A necessidade não nulifica a lei. É apenas suspenso o seu caráter obrigatório, examinados os casos, um a um. A tese não é nova. Em Aristóteles (Ética, V, 10), lido por Tomás de Aquino, epikéia é “uma parte da justiça tomada em sentido geral (...) é o caminho para uma regulação mais elevada das ações humanas. A epikéia corresponde propriamente à justiça legal e de certo modo está contida sob ela, mas a excede. Se a justiça legal cumpre a lei no relativo à sua letra, ou segue a intenção do legislador, a ser mais considerada, a epikéia é a parte mais importante da justiça legal. Mas se a justiça legal denota meramente o que cumpre a lei com respeito à letra a epikéia é parte, não da justiça legal, mas da justiça em sua acepção mais ampla. (...) Cabe à epikéia moderar a observância da letra da lei (...) Possivelmente o termo epikéia é aplicado no grego como similitude de todos os tipos de moderação”. (Suma Teológica, II IIae, q. 2 e 3; Ética a Nicômaco, V, 10; No dicionário Little & Scott epieikéia é reasonableness, equity). A epikéia suspende temporariamente a obrigatoriedade da lei, mas exige o examine caso a caso, o tempo dos juízes. Quando se cobra rapidez da justiça, se elude a ordem cronológica exigida para que ela seja digna de seu nome.

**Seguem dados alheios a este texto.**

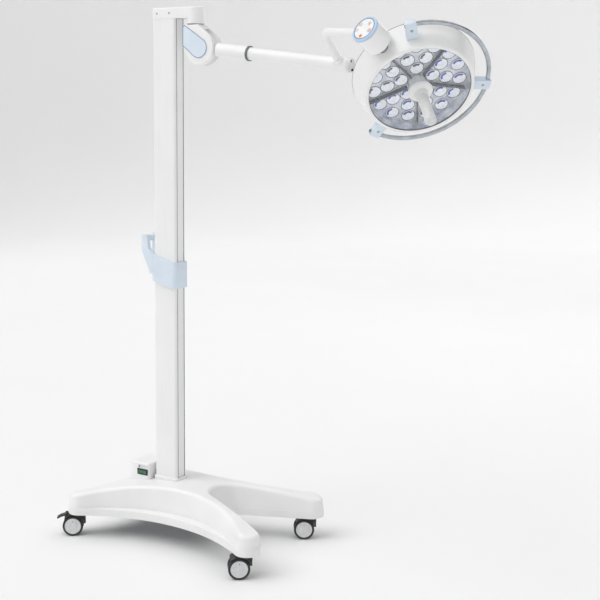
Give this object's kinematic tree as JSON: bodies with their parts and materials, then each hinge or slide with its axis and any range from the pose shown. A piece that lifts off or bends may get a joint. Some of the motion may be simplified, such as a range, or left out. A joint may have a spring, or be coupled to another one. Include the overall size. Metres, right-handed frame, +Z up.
{
  "type": "surgical light",
  "caption": "Mobile surgical light: a round LED dome on a hooked yoke and balanced arm, carried by a tall column on a castored base.",
  "frame": {"origin": "bottom centre of the whole light's box, on the floor", "axes": "+Z up, +X from the column towards the front legs and the dome"},
  "size_m": [1.5078, 0.5346, 1.925],
  "materials": {
    "shell_white": "moulded ABS, fine texture",
    "frame_steel": "powder coated",
    "ballast_iron": "as cast",
    "supply_case": "sheet",
    "socket_black": "moulded",
    "rocker_green": "translucent",
    "column_white": "powder coated white",
    "cap_white": "powder coated white",
    "bush_bronze": "machined",
    "pale_blue": "moulded pale blue",
    "spindle_steel": "turned",
    "arm_white": "enamel",
    "ring_dark": "moulded",
    "strut_black": "painted",
    "disc_grey": "moulded",
    "pod_white": "enamel",
    "panel_white": "printed film",
    "key_white": "domed film",
    "dome_white": "painted white",
    "window_clear": "clear polycarbonate",
    "lens_clear": "moulded acrylic",
    "reflector_silver": "metallised",
    "board_white": "solder mask",
    "heat_sink": "anodised",
    "ring_chrome": "polished",
    "clamp_blue": "moulded pale blue",
    "hub_white": "moulded",
    "grip_white": "autoclavable polymer",
    "caster_black": "moulded nylon",
    "tyre_black": "polyurethane",
    "hub_grey": "moulded"
  },
  "bodies": {
    "stand": {"base_shell": "shell_white", "base_frame": "frame_steel", "ballast_plates": "ballast_iron", "rear_housing": "shell_white", "power_supply": "supply_case", "inlet_socket": "socket_black", "switch_frame": "socket_black", "foot_trim": "shell_white", "column_profile": "column_white", "column_strip": "column_white", "column_cap": "cap_white", "swivel_bush": "bush_bronze", "push_handle": "pale_blue"},
    "switch": {"switch_rocker": "rocker_green"},
    "knuckle": {"swivel_spindle": "spindle_steel", "knuckle_housing": "cap_white", "knuckle_plates": "pale_blue", "hinge_pin": "spindle_steel"},
    "arm": {"arm_root": "cap_white", "arm_sleeve": "arm_white", "arm_ring": "ring_dark", "arm_tube": "arm_white", "balance_strut": "strut_black", "arm_spigot": "spindle_steel"},
    "yoke": {"yoke_sleeve": "arm_white", "end_disc": "disc_grey", "yoke_tube": "arm_white", "pod_body": "pod_white", "pod_ring": "pale_blue", "pod_panel": "panel_white"},
    "dome": {"dome_pivot": "spindle_steel", "dome_back": "dome_white", "dome_bezel": "dome_white", "window": "window_clear", "reflector_plate": "reflector_silver", "lens_set": "lens_clear", "led_board": "board_white", "led_carrier": "heat_sink", "grip_ring": "ring_chrome", "ring_clamps": "clamp_blue", "handle_hub": "hub_white"},
    "grip": {"sterile_grip": "grip_white"},
    "key_1": {"key_1": "key_white"},
    "key_2": {"key_2": "key_white"},
    "key_3": {"key_3": "key_white"},
    "key_4": {"key_4": "key_white"},
    "caster_fl": {"caster_housing_fl": "caster_black"},
    "wheels_fl": {"tyres_fl": "tyre_black", "hubs_fl": "hub_grey"},
    "caster_fr": {"caster_housing_fr": "caster_black"},
    "wheels_fr": {"tyres_fr": "tyre_black", "hubs_fr": "hub_grey"},
    "caster_rl": {"caster_housing_rl": "caster_black"},
    "wheels_rl": {"tyres_rl": "tyre_black", "hubs_rl": "hub_grey"},
    "caster_rr": {"caster_housing_rr": "caster_black"},
    "wheels_rr": {"tyres_rr": "tyre_black", "hubs_rr": "hub_grey"},
    "pedal_rl": {"brake_pedal_rl": "caster_black"},
    "pedal_rr": {"brake_pedal_rr": "caster_black"}
  },
  "joints": [
    {"name": "arm_swing", "type": "hinge", "parent": "stand", "child": "knuckle", "pos_m": [-0.29808, 0.00833, 1.887], "axis": [0, 0, 1], "range_deg": [-120, 120]},
    {"name": "arm_lift", "type": "hinge", "parent": "knuckle", "child": "arm", "pos_m": [-0.26308, 0.00833, 1.782], "axis": [0, -1, 0], "range_deg": [-45, 40]},
    {"name": "arm_roll", "type": "hinge", "parent": "arm", "child": "yoke", "pos_m": [0.25358, 0.00833, 1.72313], "axis": [0.9936, 0, -0.1132], "range_deg": [-110, 110]},
    {"name": "dome_turn", "type": "hinge", "parent": "yoke", "child": "dome", "pos_m": [0.54455, 0.03911, 1.66514], "axis": [-0.2287, -0.8214, 0.5224], "range_deg": [-60, 60]},
    {"name": "grip_pull", "type": "slide", "parent": "dome", "child": "grip", "axis": [0.5273, -0.5557, -0.6428], "range_m": [0, 0.12]},
    {"name": "switch_rock", "type": "hinge", "parent": "stand", "child": "switch", "pos_m": [-0.51008, -0.04047, 0.221], "axis": [0, 0, 1], "range_deg": [-6, 6]},
    {"name": "key_1_press", "type": "slide", "parent": "yoke", "child": "key_1", "axis": [0.2287, 0.8214, -0.5224], "range_m": [0, 0.0005], "stiffness_N_per_m": 400},
    {"name": "key_2_press", "type": "slide", "parent": "yoke", "child": "key_2", "axis": [0.2287, 0.8214, -0.5224], "range_m": [0, 0.0005], "stiffness_N_per_m": 400},
    {"name": "key_3_press", "type": "slide", "parent": "yoke", "child": "key_3", "axis": [0.2287, 0.8214, -0.5224], "range_m": [0, 0.0005], "stiffness_N_per_m": 400},
    {"name": "key_4_press", "type": "slide", "parent": "yoke", "child": "key_4", "axis": [0.2287, 0.8214, -0.5224], "range_m": [0, 0.0005], "stiffness_N_per_m": 400},
    {"name": "swivel_fl", "type": "hinge", "parent": "stand", "child": "caster_fl", "pos_m": [0.06892, 0.22233, 0.085], "axis": [0, 0, 1], "continuous": true},
    {"name": "wheels_turn_fl", "type": "hinge", "parent": "caster_fl", "child": "wheels_fl", "pos_m": [0.04544, 0.20708, 0.0375], "axis": [-0.5446, 0.8387, 0], "continuous": true},
    {"name": "swivel_fr", "type": "hinge", "parent": "stand", "child": "caster_fr", "pos_m": [0.06892, -0.20567, 0.085], "axis": [0, 0, 1], "continuous": true},
    {"name": "wheels_turn_fr", "type": "hinge", "parent": "caster_fr", "child": "wheels_fr", "pos_m": [0.04686, -0.22291, 0.0375], "axis": [-0.6157, 0.788, 0], "continuous": true},
    {"name": "swivel_rl", "type": "hinge", "parent": "stand", "child": "caster_rl", "pos_m": [-0.67208, 0.22233, 0.085], "axis": [0, 0, 1], "continuous": true},
    {"name": "wheels_turn_rl", "type": "hinge", "parent": "caster_rl", "child": "wheels_rl", "pos_m": [-0.69633, 0.20833, 0.0375], "axis": [-0.5, 0.866, 0], "continuous": true},
    {"name": "pedal_press_rl", "type": "hinge", "parent": "caster_rl", "child": "pedal_rl", "pos_m": [-0.71884, 0.19533, 0.0785], "axis": [0.5, -0.866, 0], "range_deg": [0, 10]},
    {"name": "swivel_rr", "type": "hinge", "parent": "stand", "child": "caster_rr", "pos_m": [-0.67208, -0.20567, 0.085], "axis": [0, 0, 1], "continuous": true},
    {"name": "wheels_turn_rr", "type": "hinge", "parent": "caster_rr", "child": "wheels_rr", "pos_m": [-0.69473, -0.22213, 0.0375], "axis": [-0.5878, 0.809, 0], "continuous": true},
    {"name": "pedal_press_rr", "type": "hinge", "parent": "caster_rr", "child": "pedal_rr", "pos_m": [-0.71577, -0.23741, 0.0785], "axis": [0.5878, -0.809, 0], "range_deg": [0, 10]}
  ]
}
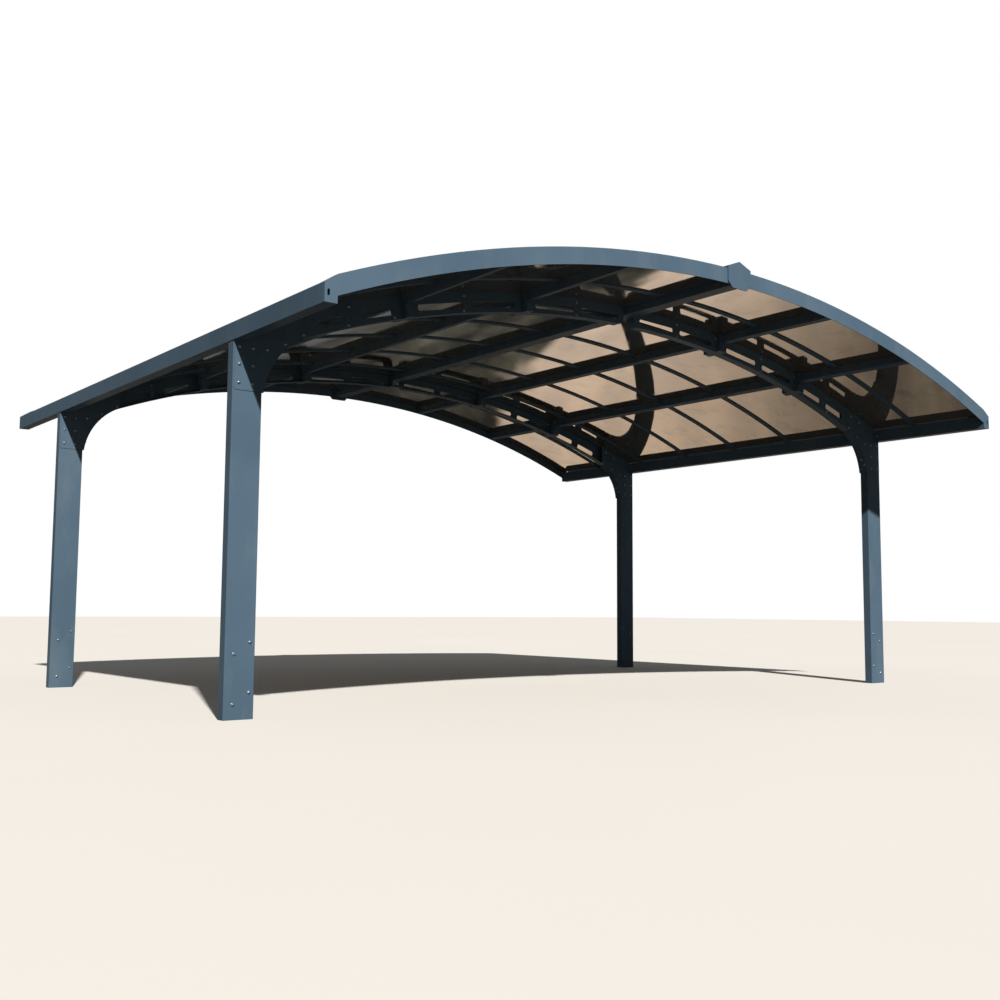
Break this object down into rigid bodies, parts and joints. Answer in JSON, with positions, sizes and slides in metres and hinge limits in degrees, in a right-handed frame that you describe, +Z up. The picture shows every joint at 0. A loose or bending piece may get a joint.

Não digo que Hobbes siga Aquino ou Aristóteles. Mas o que ele pensa, entra no ato de justiça, o qual reconhece a intenção da lei como norma mais elevada do que sua letra. Quando se condena um pobre por roubo de pão segue-se a letra, mas o espírito da lei é torturado. Quando se concede privilégio de foro (impunidade) a governantes, são distorcidos a letra e o espírito da lei. Levar o debate adiante é tarefa que fascina, sobretudo numa terra onde a letra da lei mata. Mas deixemos o debate para outra ocasião.